AIM
Quote precisely the run of lines opening with the line containing "Write part 2 of" and closing with the line containing "const trimmer = new THREE.Group();", and nothing else.

EXERCISE DATA
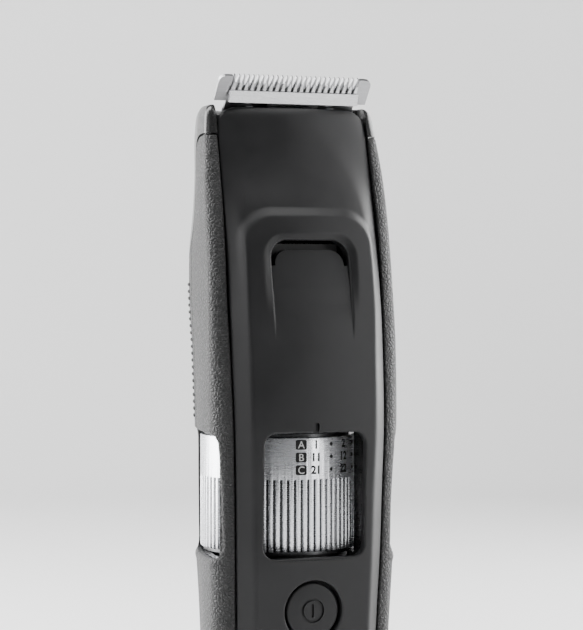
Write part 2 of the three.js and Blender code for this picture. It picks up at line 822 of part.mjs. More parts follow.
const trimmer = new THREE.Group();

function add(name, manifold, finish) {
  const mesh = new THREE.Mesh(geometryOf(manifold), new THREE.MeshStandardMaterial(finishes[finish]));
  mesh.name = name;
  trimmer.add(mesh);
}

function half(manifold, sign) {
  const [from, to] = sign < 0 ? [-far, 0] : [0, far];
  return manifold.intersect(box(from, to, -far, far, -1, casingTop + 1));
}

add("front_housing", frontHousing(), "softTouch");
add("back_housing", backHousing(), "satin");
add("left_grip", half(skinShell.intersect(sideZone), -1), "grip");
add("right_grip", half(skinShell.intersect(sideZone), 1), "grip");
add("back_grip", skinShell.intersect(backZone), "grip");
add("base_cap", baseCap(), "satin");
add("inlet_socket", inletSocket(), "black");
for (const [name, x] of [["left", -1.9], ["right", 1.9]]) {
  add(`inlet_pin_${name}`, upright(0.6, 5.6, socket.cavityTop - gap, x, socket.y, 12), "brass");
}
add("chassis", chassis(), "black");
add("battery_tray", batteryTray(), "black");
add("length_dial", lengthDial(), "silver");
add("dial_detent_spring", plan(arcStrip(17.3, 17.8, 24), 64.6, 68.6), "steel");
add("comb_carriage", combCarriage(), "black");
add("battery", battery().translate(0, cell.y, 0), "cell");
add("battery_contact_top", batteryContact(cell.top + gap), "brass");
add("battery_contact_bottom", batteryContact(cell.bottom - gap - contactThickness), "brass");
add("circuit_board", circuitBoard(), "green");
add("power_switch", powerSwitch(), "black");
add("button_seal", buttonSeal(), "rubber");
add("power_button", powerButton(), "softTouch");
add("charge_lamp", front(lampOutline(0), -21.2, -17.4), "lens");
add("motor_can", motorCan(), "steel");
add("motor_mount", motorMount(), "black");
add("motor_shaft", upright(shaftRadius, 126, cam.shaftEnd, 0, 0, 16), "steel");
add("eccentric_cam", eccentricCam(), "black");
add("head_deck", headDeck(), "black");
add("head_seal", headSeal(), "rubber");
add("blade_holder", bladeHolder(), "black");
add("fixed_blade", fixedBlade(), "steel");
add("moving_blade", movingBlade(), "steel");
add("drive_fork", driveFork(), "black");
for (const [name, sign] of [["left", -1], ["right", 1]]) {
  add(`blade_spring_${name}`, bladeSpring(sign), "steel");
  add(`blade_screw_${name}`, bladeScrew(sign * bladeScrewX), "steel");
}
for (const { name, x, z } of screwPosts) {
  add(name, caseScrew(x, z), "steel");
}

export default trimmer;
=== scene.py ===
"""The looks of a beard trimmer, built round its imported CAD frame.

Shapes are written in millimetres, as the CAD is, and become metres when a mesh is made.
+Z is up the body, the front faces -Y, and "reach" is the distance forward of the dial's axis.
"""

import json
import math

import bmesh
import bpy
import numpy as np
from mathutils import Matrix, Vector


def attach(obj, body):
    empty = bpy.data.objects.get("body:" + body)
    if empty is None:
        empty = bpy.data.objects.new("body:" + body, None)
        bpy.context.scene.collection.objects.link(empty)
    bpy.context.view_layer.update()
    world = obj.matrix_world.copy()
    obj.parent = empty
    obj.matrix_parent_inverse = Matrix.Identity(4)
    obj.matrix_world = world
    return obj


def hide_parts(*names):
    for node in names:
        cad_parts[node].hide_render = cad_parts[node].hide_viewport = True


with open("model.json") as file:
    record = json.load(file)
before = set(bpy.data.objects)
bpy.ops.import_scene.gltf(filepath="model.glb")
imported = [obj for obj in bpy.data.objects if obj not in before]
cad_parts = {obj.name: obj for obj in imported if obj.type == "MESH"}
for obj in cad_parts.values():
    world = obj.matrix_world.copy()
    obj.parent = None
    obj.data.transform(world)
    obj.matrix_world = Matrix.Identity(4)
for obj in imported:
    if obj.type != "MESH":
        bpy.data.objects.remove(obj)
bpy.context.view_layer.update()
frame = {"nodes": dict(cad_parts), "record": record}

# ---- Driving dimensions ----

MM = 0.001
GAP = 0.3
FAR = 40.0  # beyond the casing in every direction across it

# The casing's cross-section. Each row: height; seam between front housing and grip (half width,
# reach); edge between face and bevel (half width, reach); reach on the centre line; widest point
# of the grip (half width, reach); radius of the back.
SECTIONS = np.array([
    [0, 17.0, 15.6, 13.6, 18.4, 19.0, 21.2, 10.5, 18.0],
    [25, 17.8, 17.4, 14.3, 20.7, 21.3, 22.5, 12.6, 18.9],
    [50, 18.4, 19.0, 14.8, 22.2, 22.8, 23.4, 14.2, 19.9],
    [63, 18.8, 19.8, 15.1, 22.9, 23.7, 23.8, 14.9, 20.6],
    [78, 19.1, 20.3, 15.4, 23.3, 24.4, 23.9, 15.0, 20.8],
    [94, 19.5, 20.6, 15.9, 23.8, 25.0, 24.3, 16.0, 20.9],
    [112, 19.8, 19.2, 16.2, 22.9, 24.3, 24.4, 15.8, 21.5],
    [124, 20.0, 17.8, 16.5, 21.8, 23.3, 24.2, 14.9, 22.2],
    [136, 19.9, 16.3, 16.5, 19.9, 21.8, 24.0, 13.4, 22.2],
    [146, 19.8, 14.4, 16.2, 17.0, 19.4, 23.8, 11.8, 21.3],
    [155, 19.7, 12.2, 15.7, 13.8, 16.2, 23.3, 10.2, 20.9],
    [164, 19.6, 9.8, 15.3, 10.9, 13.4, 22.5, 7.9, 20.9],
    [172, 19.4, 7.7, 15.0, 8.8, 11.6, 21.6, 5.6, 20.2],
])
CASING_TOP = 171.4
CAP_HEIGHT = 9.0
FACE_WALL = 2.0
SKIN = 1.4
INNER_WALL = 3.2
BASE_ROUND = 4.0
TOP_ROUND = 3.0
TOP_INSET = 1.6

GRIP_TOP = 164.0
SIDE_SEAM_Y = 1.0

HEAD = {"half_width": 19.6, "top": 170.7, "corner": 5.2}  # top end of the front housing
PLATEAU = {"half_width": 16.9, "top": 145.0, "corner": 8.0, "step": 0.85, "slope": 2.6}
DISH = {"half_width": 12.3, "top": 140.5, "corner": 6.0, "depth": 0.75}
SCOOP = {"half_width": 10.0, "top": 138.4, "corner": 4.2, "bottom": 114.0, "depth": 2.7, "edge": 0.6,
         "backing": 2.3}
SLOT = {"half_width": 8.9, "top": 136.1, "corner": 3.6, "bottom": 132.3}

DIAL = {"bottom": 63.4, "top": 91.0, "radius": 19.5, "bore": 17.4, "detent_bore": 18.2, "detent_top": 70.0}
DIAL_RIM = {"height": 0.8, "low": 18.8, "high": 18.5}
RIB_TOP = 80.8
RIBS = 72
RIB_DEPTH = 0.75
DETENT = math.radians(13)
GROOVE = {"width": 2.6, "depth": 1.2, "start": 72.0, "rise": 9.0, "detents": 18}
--
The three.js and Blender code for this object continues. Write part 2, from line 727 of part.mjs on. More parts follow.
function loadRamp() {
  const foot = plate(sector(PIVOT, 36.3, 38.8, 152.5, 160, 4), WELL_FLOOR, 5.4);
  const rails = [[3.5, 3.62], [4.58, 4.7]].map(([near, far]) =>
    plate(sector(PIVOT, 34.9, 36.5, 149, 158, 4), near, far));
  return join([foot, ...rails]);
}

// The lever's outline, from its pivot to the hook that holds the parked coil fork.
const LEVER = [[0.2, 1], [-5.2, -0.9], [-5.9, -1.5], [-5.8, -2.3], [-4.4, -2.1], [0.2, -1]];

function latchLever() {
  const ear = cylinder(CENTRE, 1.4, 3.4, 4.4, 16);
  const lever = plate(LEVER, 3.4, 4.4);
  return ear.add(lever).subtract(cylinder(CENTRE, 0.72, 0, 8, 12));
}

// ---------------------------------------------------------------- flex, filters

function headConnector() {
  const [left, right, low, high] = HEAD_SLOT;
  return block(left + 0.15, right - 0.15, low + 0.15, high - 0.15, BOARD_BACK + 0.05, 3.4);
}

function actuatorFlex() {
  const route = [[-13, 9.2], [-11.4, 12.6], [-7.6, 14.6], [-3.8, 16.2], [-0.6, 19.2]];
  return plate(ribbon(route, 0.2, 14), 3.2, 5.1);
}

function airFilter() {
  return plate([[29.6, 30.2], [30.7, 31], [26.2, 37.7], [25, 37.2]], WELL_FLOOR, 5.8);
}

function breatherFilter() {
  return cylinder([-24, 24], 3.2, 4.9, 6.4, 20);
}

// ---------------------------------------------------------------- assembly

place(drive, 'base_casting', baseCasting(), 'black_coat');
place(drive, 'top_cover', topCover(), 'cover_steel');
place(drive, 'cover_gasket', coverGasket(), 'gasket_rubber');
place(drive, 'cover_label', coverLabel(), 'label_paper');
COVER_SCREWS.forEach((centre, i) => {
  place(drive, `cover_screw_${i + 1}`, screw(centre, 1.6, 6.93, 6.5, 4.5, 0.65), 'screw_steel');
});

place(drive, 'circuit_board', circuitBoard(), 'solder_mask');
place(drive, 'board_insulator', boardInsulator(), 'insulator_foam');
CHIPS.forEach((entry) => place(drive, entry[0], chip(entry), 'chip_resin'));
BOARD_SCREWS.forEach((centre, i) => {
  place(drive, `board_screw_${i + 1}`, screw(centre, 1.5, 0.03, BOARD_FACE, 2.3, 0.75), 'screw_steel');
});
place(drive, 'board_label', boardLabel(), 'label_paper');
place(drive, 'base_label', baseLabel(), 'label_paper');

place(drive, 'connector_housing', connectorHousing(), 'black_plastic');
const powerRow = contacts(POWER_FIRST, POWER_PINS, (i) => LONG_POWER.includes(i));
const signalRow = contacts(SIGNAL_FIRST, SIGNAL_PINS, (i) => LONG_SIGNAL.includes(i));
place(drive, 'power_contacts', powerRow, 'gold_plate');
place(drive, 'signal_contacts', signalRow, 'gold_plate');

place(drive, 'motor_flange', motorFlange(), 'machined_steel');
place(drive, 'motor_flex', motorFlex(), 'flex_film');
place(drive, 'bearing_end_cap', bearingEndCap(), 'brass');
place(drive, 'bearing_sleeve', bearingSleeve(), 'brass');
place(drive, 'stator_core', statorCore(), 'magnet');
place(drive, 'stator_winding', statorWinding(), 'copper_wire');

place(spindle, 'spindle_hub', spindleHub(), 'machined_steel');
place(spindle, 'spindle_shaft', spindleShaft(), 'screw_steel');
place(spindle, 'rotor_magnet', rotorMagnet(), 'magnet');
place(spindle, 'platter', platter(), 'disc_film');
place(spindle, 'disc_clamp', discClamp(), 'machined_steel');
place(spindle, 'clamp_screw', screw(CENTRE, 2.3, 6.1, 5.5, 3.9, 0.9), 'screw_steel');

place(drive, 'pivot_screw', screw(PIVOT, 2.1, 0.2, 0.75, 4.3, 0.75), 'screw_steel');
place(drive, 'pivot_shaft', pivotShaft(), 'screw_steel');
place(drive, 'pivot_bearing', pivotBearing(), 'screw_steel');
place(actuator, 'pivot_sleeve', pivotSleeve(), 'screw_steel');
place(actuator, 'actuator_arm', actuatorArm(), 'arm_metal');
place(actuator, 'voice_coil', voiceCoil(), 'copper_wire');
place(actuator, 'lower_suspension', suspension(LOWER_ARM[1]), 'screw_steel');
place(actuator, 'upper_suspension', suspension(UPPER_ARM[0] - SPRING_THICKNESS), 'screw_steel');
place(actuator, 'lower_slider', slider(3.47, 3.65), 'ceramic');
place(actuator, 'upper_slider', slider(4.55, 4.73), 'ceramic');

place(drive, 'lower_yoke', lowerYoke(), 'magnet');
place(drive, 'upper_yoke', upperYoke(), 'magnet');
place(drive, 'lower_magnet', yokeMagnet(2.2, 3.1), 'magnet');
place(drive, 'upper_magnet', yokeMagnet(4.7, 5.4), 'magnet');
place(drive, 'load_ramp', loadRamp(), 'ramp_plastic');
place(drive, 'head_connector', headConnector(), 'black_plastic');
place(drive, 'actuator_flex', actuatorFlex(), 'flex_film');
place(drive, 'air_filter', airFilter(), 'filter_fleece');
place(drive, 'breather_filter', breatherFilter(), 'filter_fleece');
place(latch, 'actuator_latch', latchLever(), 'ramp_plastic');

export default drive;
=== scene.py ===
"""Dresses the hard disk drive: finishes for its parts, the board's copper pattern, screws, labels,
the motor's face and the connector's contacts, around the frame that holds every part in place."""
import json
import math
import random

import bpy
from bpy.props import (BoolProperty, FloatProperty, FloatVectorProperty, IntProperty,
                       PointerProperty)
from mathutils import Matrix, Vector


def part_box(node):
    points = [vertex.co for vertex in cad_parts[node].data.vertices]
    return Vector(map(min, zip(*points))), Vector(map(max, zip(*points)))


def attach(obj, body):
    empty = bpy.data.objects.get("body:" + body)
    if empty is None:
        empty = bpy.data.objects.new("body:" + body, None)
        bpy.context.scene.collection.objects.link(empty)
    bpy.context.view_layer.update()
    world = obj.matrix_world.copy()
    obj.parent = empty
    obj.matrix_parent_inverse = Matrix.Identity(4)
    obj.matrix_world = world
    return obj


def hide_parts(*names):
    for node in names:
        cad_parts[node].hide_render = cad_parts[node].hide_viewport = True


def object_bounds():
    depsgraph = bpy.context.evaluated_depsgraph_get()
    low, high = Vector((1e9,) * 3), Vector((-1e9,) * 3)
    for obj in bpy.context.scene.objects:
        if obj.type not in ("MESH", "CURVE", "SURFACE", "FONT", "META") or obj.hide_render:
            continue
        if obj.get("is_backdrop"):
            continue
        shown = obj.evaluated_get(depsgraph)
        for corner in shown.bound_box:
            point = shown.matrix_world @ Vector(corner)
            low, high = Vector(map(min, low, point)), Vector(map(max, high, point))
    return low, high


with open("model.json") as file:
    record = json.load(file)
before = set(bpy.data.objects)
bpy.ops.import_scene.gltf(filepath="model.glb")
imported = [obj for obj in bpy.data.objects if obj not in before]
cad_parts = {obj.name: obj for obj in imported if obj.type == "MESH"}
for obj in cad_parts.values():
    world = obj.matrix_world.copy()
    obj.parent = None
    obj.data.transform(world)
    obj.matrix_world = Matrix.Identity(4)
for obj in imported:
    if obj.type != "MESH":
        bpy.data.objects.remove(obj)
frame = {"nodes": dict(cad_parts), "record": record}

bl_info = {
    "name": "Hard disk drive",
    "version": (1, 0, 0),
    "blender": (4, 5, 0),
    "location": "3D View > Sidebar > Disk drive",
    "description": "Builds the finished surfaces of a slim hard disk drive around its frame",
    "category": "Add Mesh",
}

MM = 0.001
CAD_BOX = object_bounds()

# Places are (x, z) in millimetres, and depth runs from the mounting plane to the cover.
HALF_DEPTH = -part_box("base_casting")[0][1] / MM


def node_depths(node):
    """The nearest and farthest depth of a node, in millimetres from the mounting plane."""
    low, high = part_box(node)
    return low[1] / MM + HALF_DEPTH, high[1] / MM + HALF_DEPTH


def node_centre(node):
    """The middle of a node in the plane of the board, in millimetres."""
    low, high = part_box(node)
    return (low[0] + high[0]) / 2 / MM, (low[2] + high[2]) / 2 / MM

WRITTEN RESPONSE
Write part 2 of the three.js and Blender code for this picture. It picks up at line 822 of part.mjs. More parts follow.
const trimmer = new THREE.Group();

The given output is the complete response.